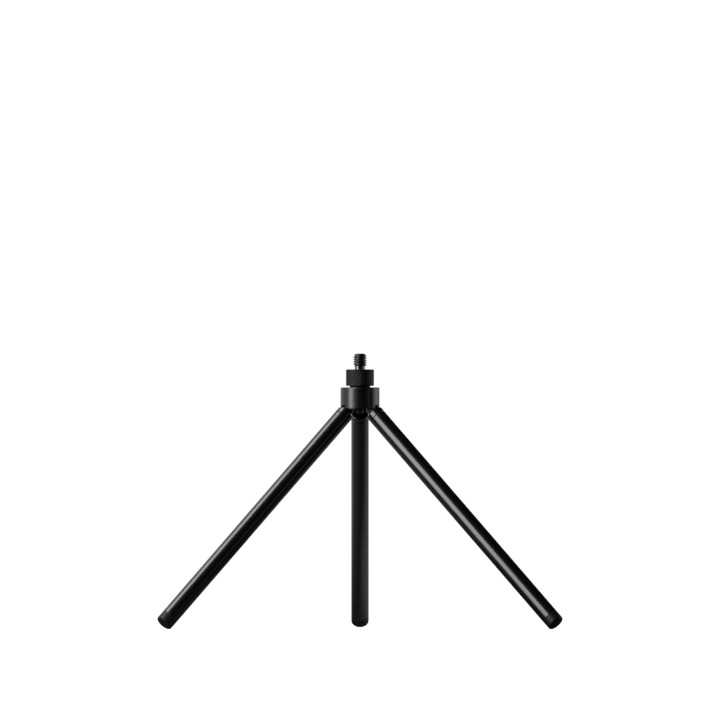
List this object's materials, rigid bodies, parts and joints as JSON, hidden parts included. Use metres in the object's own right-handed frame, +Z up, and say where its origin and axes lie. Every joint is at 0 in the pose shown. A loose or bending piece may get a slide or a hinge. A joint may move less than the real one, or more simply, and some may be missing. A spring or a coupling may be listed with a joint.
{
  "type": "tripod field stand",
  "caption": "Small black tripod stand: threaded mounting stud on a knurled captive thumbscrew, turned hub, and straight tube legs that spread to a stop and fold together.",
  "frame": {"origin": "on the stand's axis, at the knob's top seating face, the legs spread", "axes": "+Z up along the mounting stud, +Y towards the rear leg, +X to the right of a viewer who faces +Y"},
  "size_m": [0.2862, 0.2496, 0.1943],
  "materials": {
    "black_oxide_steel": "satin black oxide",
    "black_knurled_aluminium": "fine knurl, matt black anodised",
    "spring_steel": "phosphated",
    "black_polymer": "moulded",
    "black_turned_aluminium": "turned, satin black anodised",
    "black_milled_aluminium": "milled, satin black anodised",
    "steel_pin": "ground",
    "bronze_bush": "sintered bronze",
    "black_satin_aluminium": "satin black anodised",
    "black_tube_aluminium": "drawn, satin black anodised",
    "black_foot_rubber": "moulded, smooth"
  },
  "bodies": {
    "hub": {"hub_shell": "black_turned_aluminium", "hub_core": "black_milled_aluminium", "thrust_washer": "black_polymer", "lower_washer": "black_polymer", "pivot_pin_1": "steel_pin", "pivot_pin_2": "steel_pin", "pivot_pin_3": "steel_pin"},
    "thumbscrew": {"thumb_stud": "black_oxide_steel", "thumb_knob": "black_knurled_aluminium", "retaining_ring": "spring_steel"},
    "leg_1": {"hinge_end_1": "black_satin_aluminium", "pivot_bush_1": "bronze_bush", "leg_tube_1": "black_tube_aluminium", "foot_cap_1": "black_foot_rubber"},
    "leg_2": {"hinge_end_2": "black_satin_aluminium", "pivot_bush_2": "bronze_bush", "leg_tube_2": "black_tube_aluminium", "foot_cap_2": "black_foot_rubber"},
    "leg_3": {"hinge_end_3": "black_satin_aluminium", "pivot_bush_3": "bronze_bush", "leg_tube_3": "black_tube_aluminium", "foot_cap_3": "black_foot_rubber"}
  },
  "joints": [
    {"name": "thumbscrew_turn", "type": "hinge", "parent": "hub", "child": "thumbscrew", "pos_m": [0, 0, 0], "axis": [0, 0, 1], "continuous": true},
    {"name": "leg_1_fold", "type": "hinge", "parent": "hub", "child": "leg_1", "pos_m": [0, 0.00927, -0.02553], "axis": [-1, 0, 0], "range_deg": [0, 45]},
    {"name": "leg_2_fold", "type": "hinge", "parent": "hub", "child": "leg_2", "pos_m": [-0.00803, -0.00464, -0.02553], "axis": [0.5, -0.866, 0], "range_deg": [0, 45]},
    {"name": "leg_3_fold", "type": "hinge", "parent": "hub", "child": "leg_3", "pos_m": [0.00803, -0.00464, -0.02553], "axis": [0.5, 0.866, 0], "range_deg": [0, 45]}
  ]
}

- - -

To be done: Each line of the listing should be echoed back exactly.

Task answer:
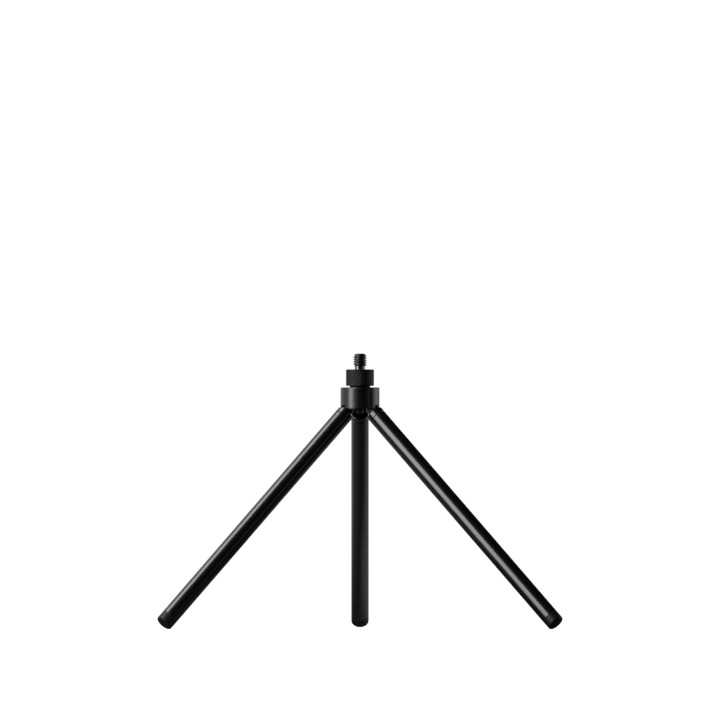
List this object's materials, rigid bodies, parts and joints as JSON, hidden parts included. Use metres in the object's own right-handed frame, +Z up, and say where its origin and axes lie. Every joint is at 0 in the pose shown. A loose or bending piece may get a slide or a hinge. A joint may move less than the real one, or more simply, and some may be missing. A spring or a coupling may be listed with a joint.
{
  "type": "tripod field stand",
  "caption": "Small black tripod stand: threaded mounting stud on a knurled captive thumbscrew, turned hub, and straight tube legs that spread to a stop and fold together.",
  "frame": {"origin": "on the stand's axis, at the knob's top seating face, the legs spread", "axes": "+Z up along the mounting stud, +Y towards the rear leg, +X to the right of a viewer who faces +Y"},
  "size_m": [0.2862, 0.2496, 0.1943],
  "materials": {
    "black_oxide_steel": "satin black oxide",
    "black_knurled_aluminium": "fine knurl, matt black anodised",
    "spring_steel": "phosphated",
    "black_polymer": "moulded",
    "black_turned_aluminium": "turned, satin black anodised",
    "black_milled_aluminium": "milled, satin black anodised",
    "steel_pin": "ground",
    "bronze_bush": "sintered bronze",
    "black_satin_aluminium": "satin black anodised",
    "black_tube_aluminium": "drawn, satin black anodised",
    "black_foot_rubber": "moulded, smooth"
  },
  "bodies": {
    "hub": {"hub_shell": "black_turned_aluminium", "hub_core": "black_milled_aluminium", "thrust_washer": "black_polymer", "lower_washer": "black_polymer", "pivot_pin_1": "steel_pin", "pivot_pin_2": "steel_pin", "pivot_pin_3": "steel_pin"},
    "thumbscrew": {"thumb_stud": "black_oxide_steel", "thumb_knob": "black_knurled_aluminium", "retaining_ring": "spring_steel"},
    "leg_1": {"hinge_end_1": "black_satin_aluminium", "pivot_bush_1": "bronze_bush", "leg_tube_1": "black_tube_aluminium", "foot_cap_1": "black_foot_rubber"},
    "leg_2": {"hinge_end_2": "black_satin_aluminium", "pivot_bush_2": "bronze_bush", "leg_tube_2": "black_tube_aluminium", "foot_cap_2": "black_foot_rubber"},
    "leg_3": {"hinge_end_3": "black_satin_aluminium", "pivot_bush_3": "bronze_bush", "leg_tube_3": "black_tube_aluminium", "foot_cap_3": "black_foot_rubber"}
  },
  "joints": [
    {"name": "thumbscrew_turn", "type": "hinge", "parent": "hub", "child": "thumbscrew", "pos_m": [0, 0, 0], "axis": [0, 0, 1], "continuous": true},
    {"name": "leg_1_fold", "type": "hinge", "parent": "hub", "child": "leg_1", "pos_m": [0, 0.00927, -0.02553], "axis": [-1, 0, 0], "range_deg": [0, 45]},
    {"name": "leg_2_fold", "type": "hinge", "parent": "hub", "child": "leg_2", "pos_m": [-0.00803, -0.00464, -0.02553], "axis": [0.5, -0.866, 0], "range_deg": [0, 45]},
    {"name": "leg_3_fold", "type": "hinge", "parent": "hub", "child": "leg_3", "pos_m": [0.00803, -0.00464, -0.02553], "axis": [0.5, 0.866, 0], "range_deg": [0, 45]}
  ]
}